Nadie quiere ser víctima

Si todo esto es así, cabe preguntarse por qué no se las considera víctimas y, sobre todo, por qué no lo reivindican ellos y ellas. Nadie quiere ser víctima, por supuesto, pero lo realmente reseñable en este caso es que hay víctimas que no quieren reivindicar, organizar su vida o regir su discurso político en base a esa condición. No es, en ningún caso, una cuestión de negación de lo que les ha ocurrido, de miedo o vergüenza a relatar su dramática experiencia. Es importante, empezando por ellos mismos, que se sepa la verdad, siendo este junto a la justicia, la reparación y las garantías de no repetición uno de los objetivos de toda víctima.

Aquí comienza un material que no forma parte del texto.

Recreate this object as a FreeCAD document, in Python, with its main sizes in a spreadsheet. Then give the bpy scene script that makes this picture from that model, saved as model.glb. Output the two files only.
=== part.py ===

Tras esa postura, que dialécticamente supone rechazar una ventaja objetiva en nuestro contexto sociocultural, hay razones ideológicas, de cultura política, de tradición de lucha, pero también hay razones prácticas. Su planteamiento es profundamente político, quieren actuar en positivo, luchan por lograr una sociedad mejor, y solo utilizan esa condición de víctima para destapar la existencia de esa violación sistemática de derechos humanos y denunciar la impunidad con la que se ha desarrollado. Renuncian a una concepción vengativa, no porque no tengan esos impulsos humanos, no porque privadamente no sientan rencor hacia quienes les hicieron sufrir terrible e injustamente, sino porque no quieren organizar su sociedad, la sociedad vasca, en base a esos parámetros negativos. Esa voluntad constructiva merece ser reconocida, en tanto en cuanto anula necios discursos de superioridad moral y, sobre todo, mira hacia el futuro y posibilita avanzar hacia una resolución del conflicto político. Las personas honestas no deberían menospreciar esa posición, menos aun desde la ética.